先週、担当させていただいている小学校へ歯科検診に行ってきました。少子化とはいえ、ひと学年2~3クラスありますから150人くらいの数です。とても一回では診きれないので例年3回に分けて検診をしています。
診療と同じように正面からでなく頭上から診るスタイルで検診を行っています。私にとってはその方が奥の方までよく診えるからです。
検診で何を診ているのか
虫歯はもちろんなのですが、歯垢の付着状態、歯石の付着の有無、歯茎の腫れの有無上下の噛み合わせ、歯並びのガタガタ具合、顎関節の異常の有無、軟組織の異常などを診ていきます。
最近では口腔への意識も高くなっていて虫歯のない子供たちがほとんどです。
数少ない虫歯のある子供たちの虫歯の数は1~2本ということでなく、数多くあることがほとんどで治療痕もないことが多いです。
ある意味格差がとてもあります。
保護者の方が子供を医院へ連れていく時間が無いのかもしれませんし、ネグレクトでないかを服装で覆われていないところを見て判断したりします。
虫歯
虫歯を放置しておけば乳歯の生え変わりの時期が早まり、永久歯の歯並びの悪くなる原因になったり、あまり噛もうとせず咀嚼効率が悪くなったり、片噛みの癖がついたり、ひどくなれば歯の根っこの炎症を引き起こし顎の骨にも炎症を起こさせたりします。

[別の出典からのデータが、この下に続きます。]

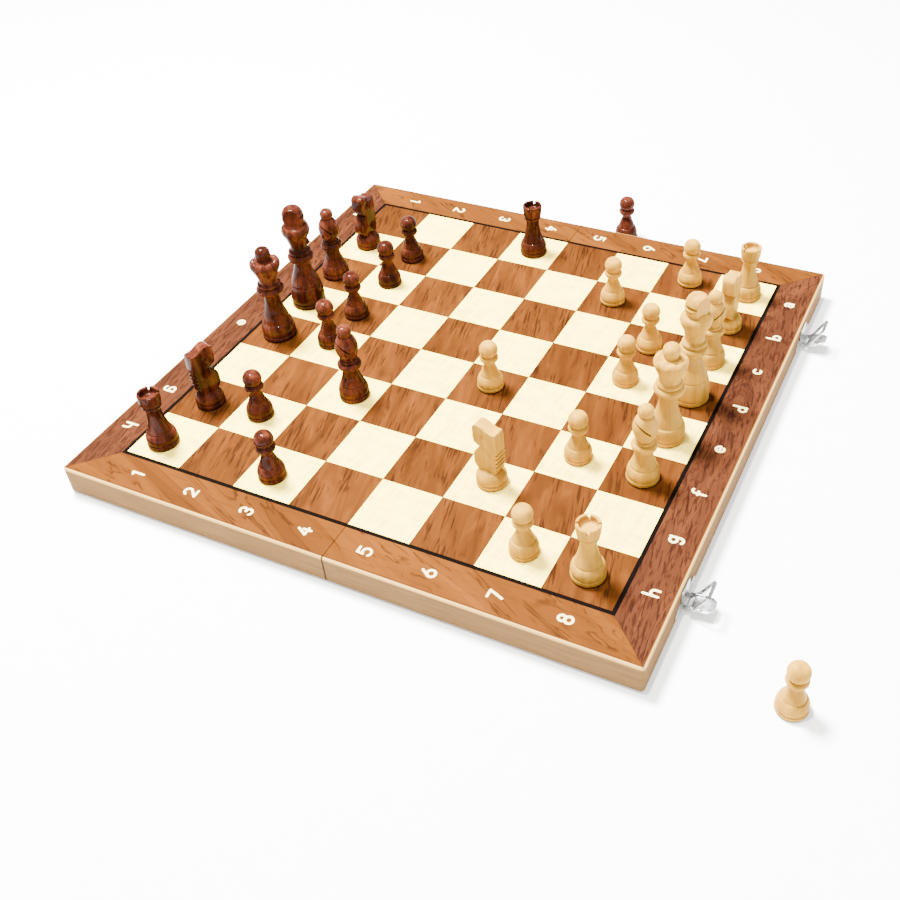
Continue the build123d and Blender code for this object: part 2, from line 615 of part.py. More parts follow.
def rook():
    """The rook: a cupped turret with two saw cuts across its rim."""
    man = turned(ROOK_TURNING)
    for angle in (0, 90):
        man -= Rot(0, 0, angle) * Pos(0, 0, 41.3) * Box(1.4, 20, 5.6)
    return man


def knight():
    """The knight: a sawn horse's head, flat on both sides, on a turned base."""
    edges = [
        Spline(*KNIGHT_CHEST),
        Spline(*KNIGHT_JAW),
        Line(KNIGHT_JAW[-1], KNIGHT_FACE[0]),
        Spline(*KNIGHT_FACE),
        Spline(*KNIGHT_POLL),
        Spline(*KNIGHT_MANE),
        Line(KNIGHT_MANE[-1], KNIGHT_CHEST[0]),
    ]
    head = extrude(Plane.XZ * make_face(edges), KNIGHT_HALF_THICK, both=True)
    head = head & Pos(0, 0, 30) * Cylinder(KNIGHT_BLANK_R, 60)
    for height in MANE_CUTS:
        head -= Pos(-8.0, 0, height) * Rot(0, 35, 0) * Box(3.4, 20, 0.8)
    for y in (-1, 1):
        ring = Cylinder(1.35, 0.8) - Cylinder(0.75, 0.8)
        head -= Pos(EYE[0], y * KNIGHT_HALF_THICK, EYE[1]) * Rot(90, 0, 0) * ring
    return turned(KNIGHT_TURNING) + head


def pawn():
    return turned(PAWN_TURNING)


MAKERS = {"king": king, "queen": queen, "bishop": bishop, "rook": rook, "knight": knight, "pawn": pawn}


# ------------------------------------------------------------------ assembly

def save(name, shape):
    """Writes one node, a single solid or a group of separate ones."""
    if isinstance(shape, list):
        shape = Compound(children=shape)
    export_step(shape, "parts/" + name + ".step")


def save_half(word, side):
    envelope = half_envelope(side)
    room = panel_room(side)
    end, sides = wall_blanks(side)
    end_wall = (end & envelope) - room
    fixings = hinge_screws(side)
    for y in LATCH_Y.values():
        holes = wall_screws(LATCH_EAR_Z if side > 0 else KEEPER_EAR_Z, 0)
        place = on_right_wall if side > 0 else on_left_wall
        for hole in holes:
            end_wall -= place(hole, y)
        shown = wall_screws(LATCH_EAR_Z if side > 0 else KEEPER_EAR_Z)
        fixings += [place(made, y) for made in shown]
    x0, x1 = side_x(side, SEAM_HALF, VENEER_HALF)
    side_walls = [(blank & envelope) - room for blank in sides]
    save(word + "_walls", [end_wall] + side_walls + [seam_wall(side)])
    save(word + "_panel", slab(x0, x1, -VENEER_HALF, VENEER_HALF, PANEL_LOW, PANEL_TOP))
    save(word + "_border_veneer", border_veneer(side))
    save(word + "_inlay_line", inlay_line(side))
    save(word + "_light_squares", squares(side, 0))
    save(word + "_dark_squares", squares(side, 1))
    save(word + "_labels", labels(side))
    save(word + "_lining", lining(side))
    save(word + "_hinge_leaves", [hinge_leaf(side, y) for y in HINGE_Y])
    save(word + "_screws", fixings)


def save_latches():
    plates = [on_right_wall(latch_plate(), y) for y in LATCH_Y.values()]
    pins = [on_right_wall(latch_pin(), y) for y in LATCH_Y.values()]
    save("latch_plates", plates + pins)
    save("latch_keepers", [on_left_wall(keeper(), y) for y in LATCH_Y.values()])
    for end, y in LATCH_Y.items():
        save("latch_lever_" + end, on_right_wall(latch_lever(LEVER_REST[end]), y))
        save("latch_bail_" + end, on_right_wall(latch_bail(LEVER_REST[end]), y))


def save_men():
    shapes = {kind: (make(), felt_pad(kind)) for kind, make in MAKERS.items()}
    for name, (kind, i, j, nudge_x, nudge_y, heading) in {**DARK_MEN, **LIGHT_MEN}.items():
        x, y = square_centre(i, j)
        place = Pos(x + nudge_x, y + nudge_y, TOP_Z) * Rot(0, 0, heading)
        save(name, [place * solid for solid in shapes[kind]])
    for name, (x, y) in TAKEN_PAWNS.items():
        save(name, [Pos(x, y, 0) * solid for solid in shapes["pawn"]])


def main():
    os.makedirs("parts", exist_ok=True)
    save_half("left", -1)
    save_half("right", 1)
    save("hinge_pins", hinge_pins())
    save_latches()
    save_men()


main()
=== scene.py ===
import math

import bpy
from mathutils import Matrix, Quaternion, Vector

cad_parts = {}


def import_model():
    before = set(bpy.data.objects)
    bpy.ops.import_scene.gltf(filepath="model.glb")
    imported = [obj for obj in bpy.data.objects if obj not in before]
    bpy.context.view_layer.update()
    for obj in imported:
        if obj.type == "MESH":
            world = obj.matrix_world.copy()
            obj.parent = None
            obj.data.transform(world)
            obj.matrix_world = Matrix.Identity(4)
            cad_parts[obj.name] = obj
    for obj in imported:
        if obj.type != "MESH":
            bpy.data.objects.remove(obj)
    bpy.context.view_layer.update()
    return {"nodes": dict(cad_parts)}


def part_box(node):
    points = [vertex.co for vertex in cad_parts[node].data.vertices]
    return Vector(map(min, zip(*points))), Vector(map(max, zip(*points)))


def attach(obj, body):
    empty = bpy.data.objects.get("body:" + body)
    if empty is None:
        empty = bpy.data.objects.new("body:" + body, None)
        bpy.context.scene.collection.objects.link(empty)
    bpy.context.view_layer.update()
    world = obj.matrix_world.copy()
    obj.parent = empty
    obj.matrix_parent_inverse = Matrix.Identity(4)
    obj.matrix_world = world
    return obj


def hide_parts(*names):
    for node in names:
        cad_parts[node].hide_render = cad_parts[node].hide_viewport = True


# A folding chess board open flat with its men in mid-game, on a white table under soft studio light.
# Metres, in the CAD's own frame: +X along the numbered edges, +Y along the fold, +Z up.

# Camera, fitted to the photo
FOCAL_MM = 43.5
SENSOR_MM = 36.0
SHIFT = (-0.054, -0.0036)
CAMERA_AZIMUTH = 28.2         # round from straight in front, in degrees
CAMERA_ELEVATION = 42.05
CAMERA_ROLL = 3.83
CAMERA_DISTANCE = 0.683
AIM = (0.053, -0.071)         # where the lens points on the board's top

# Studio
FLOOR_SIZE = 40.0
FLOOR_DROP = 0.0002           # the floor lies this far under the board, so no faces coincide
FLOOR_GLOW = 0.5              # the sweep is lit through from below, as a white product table is
SKY_HEIGHTS = (0.25, 0.75)    # the sky brightens between these heights of the view direction
SKY_GLOWS = (1.2, 2.1)        # its strength below the first height and above the second
LAMPS = (                     # name, place, width, watts; both point at the board's middle
    ("key", (-0.63, 0.18, 1.72), 0.48, 430),      # casts the soft shadows to the right
    ("spark", (-0.05, -0.20, 1.9), 0.1, 75),      # puts the small glints on the varnish
)

# Board
SQUARE = 0.0415
MITRE_GAP = 0.00025           # the dark line at a mitre reaches this far to each side, along X
LIP_HIGHLIGHT_DEPTH = (0.0022, 0.0014)  # the painted highlight along the walls' rounded top edge fades in between these depths under the wall's top
LEDGE_WIDTH = (0.0013, 0.0009)    # the veneer tint on the wall's top fades out this far from its edge
LEDGE_DEPTH = (0.0004, 0.0002)
SEAM_SHADE = (0.0003, 0.0008)     # the halves' meeting faces are dark this far from the seam
BOARD_SHEEN = 0.005           # the varnish's specular level, low because the studio is so bright

# Softened edges: widths in metres, angles in degrees
LATCH_ROUNDING = 0.00012
BOARD_ROUNDING = 0.00015
KNIGHT_ROUNDING = 0.0005
ROUNDED_FROM = 32             # edges sharper than this are rounded
BOARD_CREASE = 30             # edges sharper than this stay crisp when shaded
MEN_CREASE = 34
WELD = 0.000001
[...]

乳歯は抜けるからと言って放置してもよいことはありません。
治療に足を運んでもらいたいと思います。
歯の汚れ
歯垢の付着も、綺麗かそうでないかの両極端に分かれます。
長い間歯垢が付着している場合、歯垢の色が白ではなく橙色をしています。
前歯、下顎の奥歯の舌側がそうなっていることが多いです。
これも適切な歯ブラシの指導を受けてもらいたいと思います。
歯垢の付着は虫歯、歯肉の炎症の原因となります。子供の歯周炎も増加傾向にあります。
子供でも歯石は付着します。歯石は取り残されていた歯垢が硬くなったものです。
ブラッシングが上手くできていない、ということです。
噛み合わせ
受け口、出っ歯、上と下の前歯が空いている開咬、前歯のガタガタ、があるかないかをチェックします。
受け口は早急に治した方がよいです。遺伝的な受け口でなければ年齢一桁のうちに対処した方がよいです。
出っ歯、開咬、ガタガタについてはなかなか難しいのですが、やはり早めに治療を開始、もしくは診察を受けた方がよいかと思います。
顎関節
顎関節の異常は態癖と言われる習癖が原因であることが多いです。
その習癖というのは、うつぶせ寝、頬杖、寝ぐせ、などを言います。
頭はボーリングの玉と同じくらいの重さがあります。反作用でそれくらいの力が顎にかかっていますから歯並びに大きく影響してきます。ちなみにですが歯の矯正力は250~300gです。
学校歯科検診を通して小児期の治療、定期検診の重要性をご理解いただければありがたいです。
もしお子さんが学校検診の紙をもらってこなくても、年に数回は健診にはお越しください。